Monza, Gran Premio d’Italia 1961. Phil Hill si schiera quarto in griglia, ma sa che sulla distanza di gara ha ben poche possibilità di battere von Trips, suo compagno alla Ferrari e autore della pole position. È tanto demoralizzato da confidare al direttore sportivo della Scuderia, Romolo Tavoni, la decisione che ha preso nella notte: dopo tre giri di corsa si ritirerà. Troppa la differenza d’abilità nei confronti di von Trips. Wolfgang, accortosi dell’agitazione del rivale, chiede delucidazioni a Tavoni che gli illustra la situazione. Il nobile tedesco prova simpatia verso il collega, che considera soprattutto un amico. Sono troppi i viaggi insieme, troppe le avventure condivise sulle piste di tutto il mondo per non tendergli la mano ed aiutare Hill col gesto più prezioso per un pilota. Taffy prende da parte il collega: ‘Phil, oggi ti starò dietro. Proteggerò la tua vittoria. Il campionato ce lo giochiamo al Watkins Glen.’ Von Trips è fedele alla sua parola. Al termine del primo giro è quinto, impegnato a frenare la risalita di Jim Clark sulla Lotus. Hill invece è al comando della corsa. Una sola tornata dopo, il gruppone si avvia compatto verso la Parabolica. Von Trips si deve sforzare per mantenere un’andatura tranquilla. Cercando di non recuperare terreno nei confronti dei primi, oltre che per preservare le molle delle valvole del motore (ai piloti Ferrari è stato chiesto di cambiare 500 giri prima del limitatore), Wolfgang stacca con largo anticipo il piede dall’acceleratore in rettilineo. Lo fa anche alla Parabolica. Jim Clark, dietro di lui, viene colto in contropiede. Non riesce ad evitarlo, e lo tampona. Taffy perde immediatamente il controllo della vettura, punta verso il terrapieno a bordo pista, a cavallo del quale sono stipate decine di spettatori. La sua 156 F1 ne travolge una ventina, ferendone quattordici a morte. Wolfgang viene sbalzato dall’abitacolo, finendo inerme a bordo pista. Il nobile dal sorriso mesto non c’è più.

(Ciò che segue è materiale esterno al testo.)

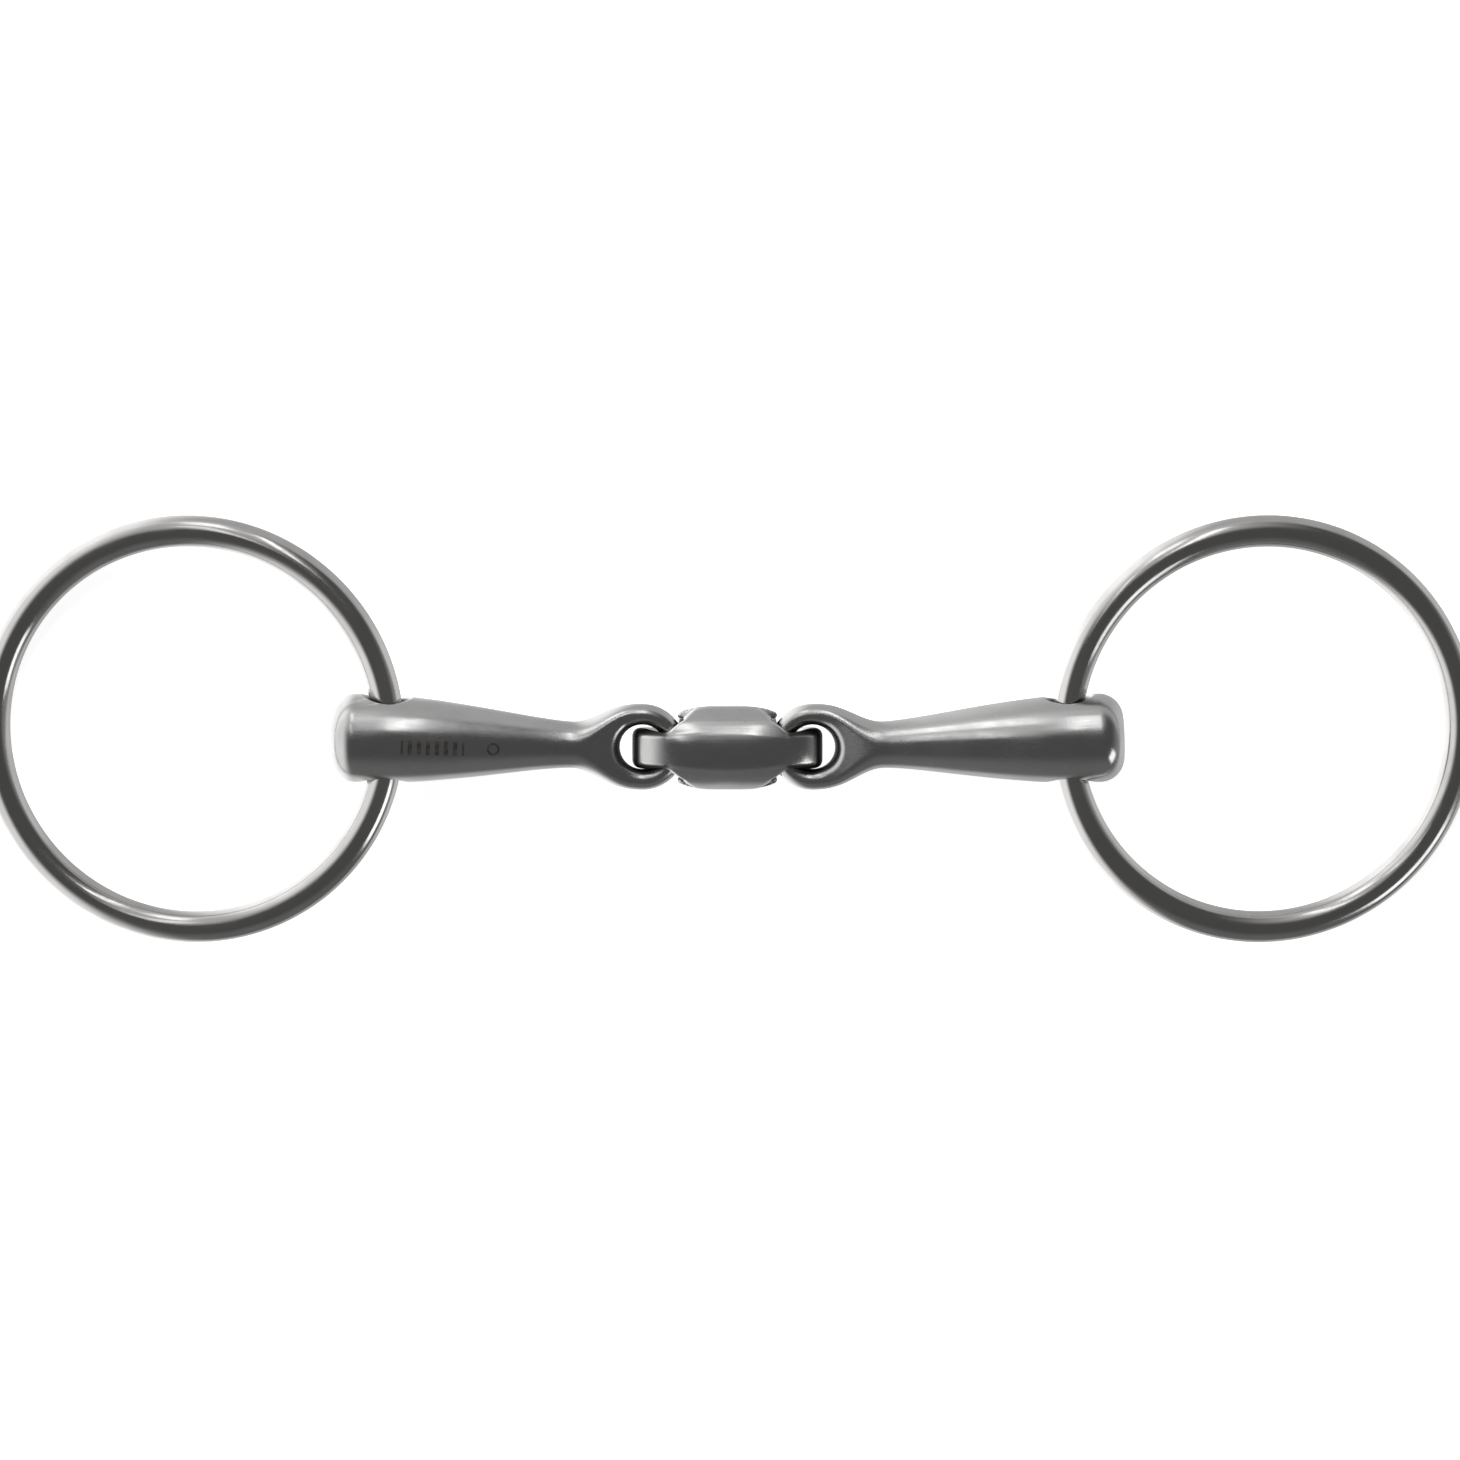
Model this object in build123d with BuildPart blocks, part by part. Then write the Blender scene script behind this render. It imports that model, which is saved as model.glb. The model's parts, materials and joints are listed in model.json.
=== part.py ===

L’altruismo di Wolfgang non fu premiato. Se ne andò come Peter Collins, senza la possibilità di giocarsi il Mondiale pur avendo aiutato un compagno di squadra nella conquista dell’iride. Phil Hill vinse infatti a Monza, il che lo laureò matematicamente campione. Probabilmente Taffy era convinto che per lui si sarebbero presentate mille altre occasioni, per questo corse difendendo il compagno. Oppure si comportò così solo perché era giusto farlo. Non lo sapremo mai.


Wolfgang von Trips e la Ferrari 156 F1: da qualche parte, in sbandata controllata, staranno ancora staccando un gruppone di inseguitori. Imprendibili, per sempre.